Speaking for myself, it helps me sleep better knowing that Mulan made a love connection after that fiasco with the matchmaker.
In most of these old stories Mulan has no love interest because she’s a proper Chinese woman and is already promised to her next door neighbor, Mr. Wang.
In “A Couple of Hares”, the bad guy, Leopard Skin, has a younger sister who falls in love with Mulan (disguised as a man) and is willing to betray her brother for the opportunity to marry the handsome officer. Suffice it to say, it put Mulan in a really tough spot.
If there is one character who corresponds to Shang in my research, it’s a guy name Liu Yuandu. He appears in “Mulan Joins the Army” (1939). Mulan and Yuandu meet on the road en route to the army camp to enlist.
Yuandu is impressed how the male Mulan handles himself against a pair of bullies, also on their way to join up. Their names are Ying and Han, and I believe they are the inspiration for Mulan’s buddies Yao and Ling in the Disney version. As time goes on they grow to respect and admire Legend Mulan, just as Yao and Ling do in Disney’s Mulan. They all serve together for over a decade and form a bond. Yuandu starts to have feelings for his superior officer that he can’t quite understand. Man Mulan looks like a woman, and he revs Yuandu’s engine.

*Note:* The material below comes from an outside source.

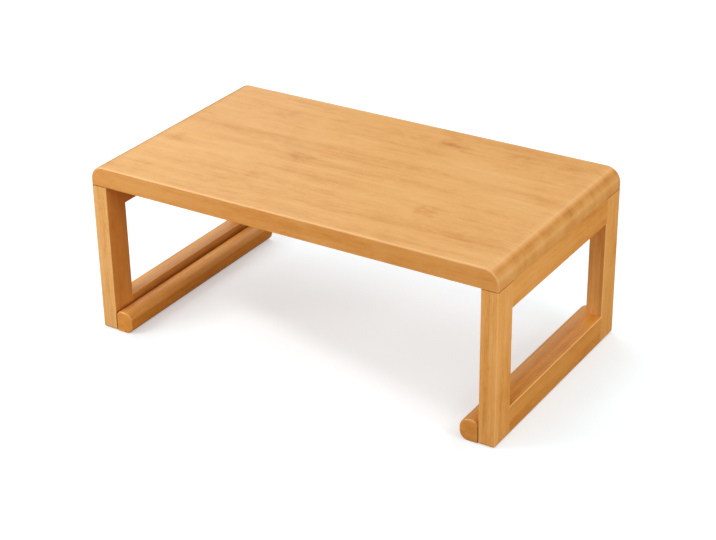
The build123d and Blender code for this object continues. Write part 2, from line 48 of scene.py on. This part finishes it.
# =====================================================================
# a small writer for shader trees
# =====================================================================
class Tree:
    def __init__(self, name):
        self.mat = bpy.data.materials.new(name)
        self.mat.use_nodes = True
        self.t = self.mat.node_tree
        self.t.nodes.clear()
        self.out = self.t.nodes.new("ShaderNodeOutputMaterial")
        self.x = 0

    def put(self, kind, **props):
        n = self.t.nodes.new(kind)
        self.x += 40
        n.location = (self.x, -(self.x % 600))
        for k, v in props.items():
            setattr(n, k, v)
        return n

    def feed(self, socket, value):
        if value is None:
            return
        if isinstance(value, bpy.types.NodeSocket):
            self.t.links.new(value, socket)
        else:
            socket.default_value = value

    def m(self, op, a, b=None, c=None, clamp=False):
        n = self.put("ShaderNodeMath", operation=op, use_clamp=clamp)
        self.feed(n.inputs[0], a)
        self.feed(n.inputs[1], b)
        self.feed(n.inputs[2], c)
        return n.outputs[0]

    def add(self, a, b):
        return self.m("ADD", a, b)

    def sub(self, a, b):
        return self.m("SUBTRACT", a, b)

    def mul(self, a, b):
        return self.m("MULTIPLY", a, b)

    def vec(self, x=0.0, y=0.0, z=0.0):
        n = self.put("ShaderNodeCombineXYZ")
        for s, v in zip(n.inputs, (x, y, z)):
            self.feed(s, v)
        return n.outputs[0]

    def split(self, v):
        n = self.put("ShaderNodeSeparateXYZ")
        self.feed(n.inputs[0], v)
        return n.outputs[0], n.outputs[1], n.outputs[2]

    def vm(self, op, a, b=None, scale=None):
        n = self.put("ShaderNodeVectorMath", operation=op)
        self.feed(n.inputs[0], a)
        self.feed(n.inputs[1], b)
        if scale is not None:
            self.feed(n.inputs["Scale"], scale)
        return n.outputs[0]

    def span(self, v, a, b, lo=0.0, hi=1.0, smooth=False):
        n = self.put("ShaderNodeMapRange")
        n.interpolation_type = "SMOOTHSTEP" if smooth else "LINEAR"
        n.clamp = True
        self.feed(n.inputs["Value"], v)
        for k, x in (("From Min", a), ("From Max", b), ("To Min", lo), ("To Max", hi)):
            self.feed(n.inputs[k], x)
        return n.outputs["Result"]

    def noise(self, v, scale=1.0, detail=2.0, rough=0.5, distortion=0.0):
        n = self.put("ShaderNodeTexNoise", noise_dimensions="3D")
        self.feed(n.inputs["Vector"], v)
        n.inputs["Scale"].default_value = scale
        n.inputs["Detail"].default_value = detail
        n.inputs["Roughness"].default_value = rough
        n.inputs["Distortion"].default_value = distortion
        return n.outputs["Fac"]

    def white(self, v):
        n = self.put("ShaderNodeTexWhiteNoise", noise_dimensions="3D")
        self.feed(n.inputs["Vector"], v)
        return n.outputs["Value"]

    def mix(self, fac, a, b, blend="MIX"):
        n = self.put("ShaderNodeMix", data_type="RGBA", blend_type=blend)
        n.clamp_factor = True
        self.feed(n.inputs["Factor"], fac)
        self.feed(n.inputs["A"] if False else n.inputs[6], a)
        self.feed(n.inputs[7], b)
        return n.outputs[2]

    def ramp(self, fac, stops, interp="LINEAR"):
        n = self.put("ShaderNodeValToRGB")
        r = n.color_ramp
        r.interpolation = interp
        while len(r.elements) < len(stops):
            r.elements.new(0.5)
        for e, (p, c) in zip(r.elements, stops):
            e.position = p
            e.color = (*c, 1.0)
        self.feed(n.inputs[0], fac)
        return n.outputs[0]

    def bump(self, height, strength, distance, normal=None):
        n = self.put("ShaderNodeBump")
        n.inputs["Strength"].default_value = strength
        n.inputs["Distance"].default_value = distance
        self.feed(n.inputs["Height"], height)
        self.feed(n.inputs["Normal"], normal)
        return n.outputs[0]

    def principled(self, **sockets):
        n = self.put("ShaderNodeBsdfPrincipled")
        for k, v in sockets.items():
            self.feed(n.inputs[k.replace("_", " ")], v)
        self.t.links.new(n.outputs[0], self.out.inputs[0])
        return n


def srgb(r, g, b):
    def lin(c):
        c /= 255.0
        return c / 12.92 if c <= 0.04045 else ((c + 0.055) / 1.055) ** 2.4
    return (lin(r), lin(g), lin(b))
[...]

But how can he be a woman? He’s too damn good at waging war. Nice ass though. I’d like to cup that ass in my… dammit! That wasn’t in the script. I made that up.
Anyway, toward the end of the script they drop some hints that maybe Yuandu figured out that Mulan is really a woman and is keeping quiet about it, but it’s hard to tell if that’s really the case. Long story short, Mulan and Yuandu, after respectfully declining the emperor’s offer to grant them positions in his court, go home and get married.
Where they got Li Shang from, I have only one guess and it’s a stretch. Mulan’s home town is called Shangyi village. I told you it’s a stretch.
“I knew there was something wrong with you! A woman; treacherous snake!” ~ Disney’s Mulan (1998)
Like Li Shang, there is no Chi Fu. He’s barely worth mentioning here except that he’s a reminder in Disney’s Mulan, if she is discovered to be a woman in disguise, she’ll be executed. It stands to reason that he’d be there making things difficult. During the Han Dynasty, palace eunuchs were always sticking their nose into politics, and being a general pain. And because Chi Fu had no “equipment”, so to speak, he would have an extreme hatred of women. I watch a lot of kung fu movies, and trust me, the eunuchs always hate women.
Also, it turns out that in Chinese “Chifu” means “to bully”. The sad fact is that there isn’t anyone that fits Chi Fu’s particular role in any of the stuff I’ve read. He’s a great character to hate, and I personally have no objections to the character. He’s tough on the chicks but the soldiers in Mulan’s platoon have zero respect for him. I like that.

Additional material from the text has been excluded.